### Extracted records
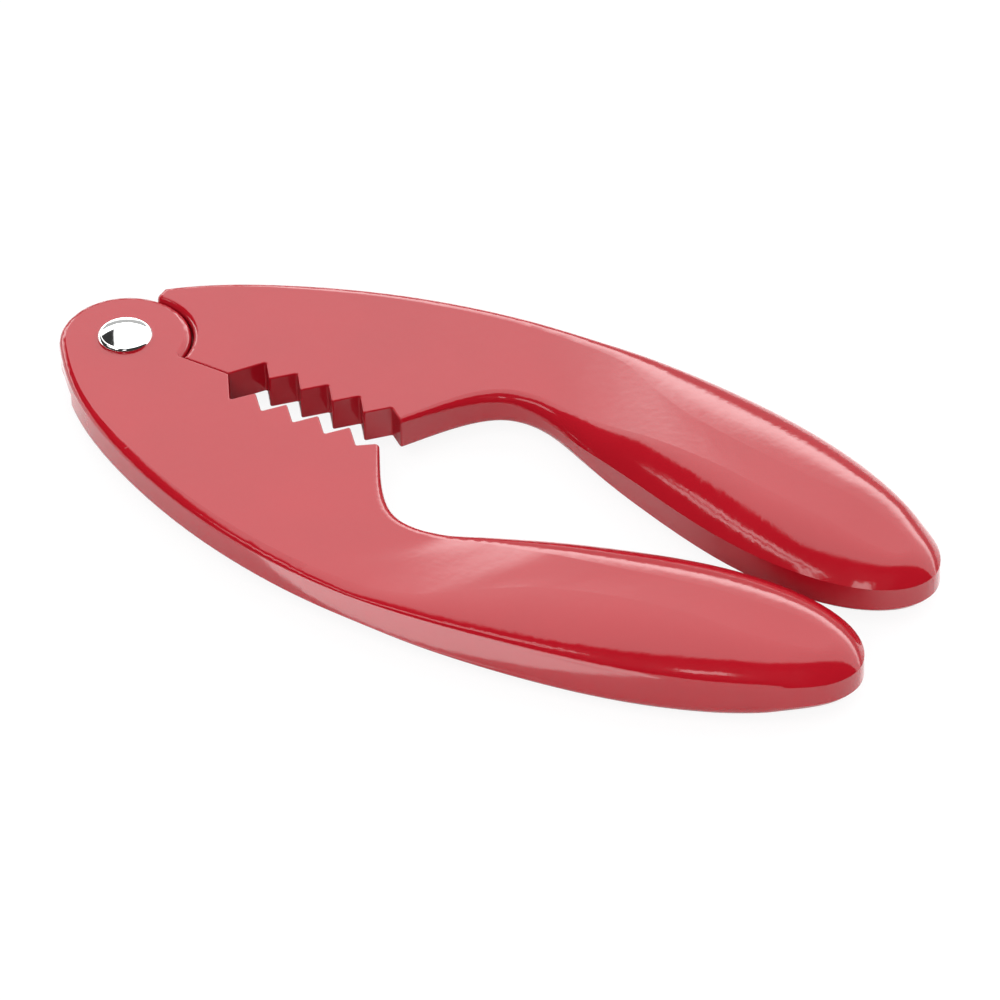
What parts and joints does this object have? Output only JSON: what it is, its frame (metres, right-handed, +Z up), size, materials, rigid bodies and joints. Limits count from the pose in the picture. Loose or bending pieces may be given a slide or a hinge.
* * *
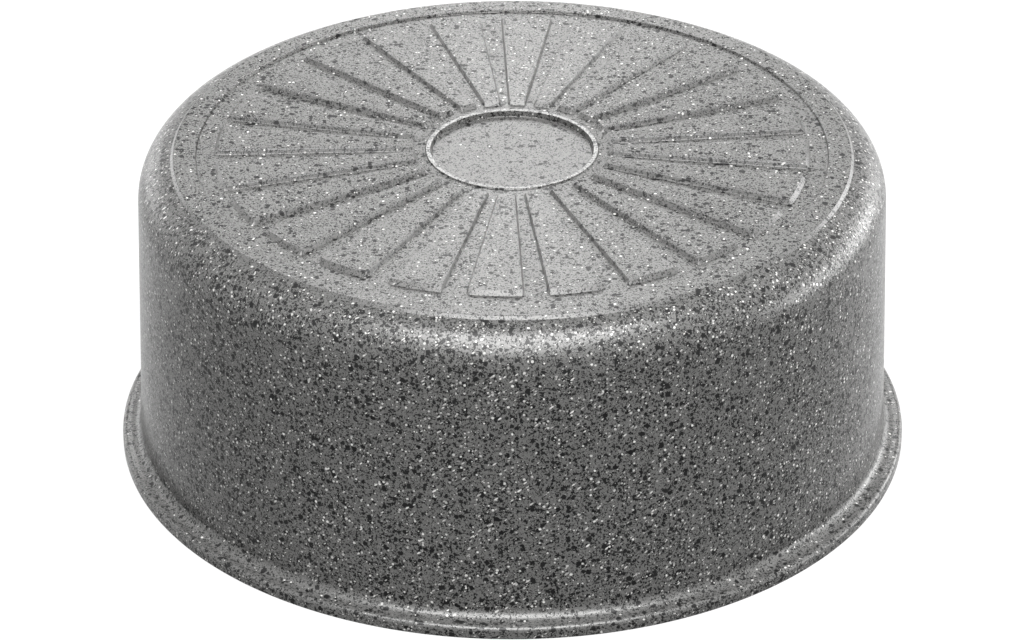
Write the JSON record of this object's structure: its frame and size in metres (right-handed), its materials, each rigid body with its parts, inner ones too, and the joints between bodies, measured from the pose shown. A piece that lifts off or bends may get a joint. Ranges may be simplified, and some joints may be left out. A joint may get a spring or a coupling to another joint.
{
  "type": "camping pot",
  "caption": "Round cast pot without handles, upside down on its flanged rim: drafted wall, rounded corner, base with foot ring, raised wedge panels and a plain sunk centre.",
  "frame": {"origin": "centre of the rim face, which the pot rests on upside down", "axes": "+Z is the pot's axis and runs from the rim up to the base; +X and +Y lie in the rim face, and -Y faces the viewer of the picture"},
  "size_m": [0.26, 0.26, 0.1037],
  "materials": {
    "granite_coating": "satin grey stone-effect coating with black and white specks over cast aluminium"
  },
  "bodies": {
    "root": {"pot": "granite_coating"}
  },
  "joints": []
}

### Requirement
Pull out each line holding the string "picture".

### Output
What parts and joints does this object have? Output only JSON: what it is, its frame (metres, right-handed, +Z up), size, materials, rigid bodies and joints. Limits count from the pose in the picture. Loose or bending pieces may be given a slide or a hinge.
  "frame": {"origin": "centre of the rim face, which the pot rests on upside down", "axes": "+Z is the pot's axis and runs from the rim up to the base; +X and +Y lie in the rim face, and -Y faces the viewer of the picture"},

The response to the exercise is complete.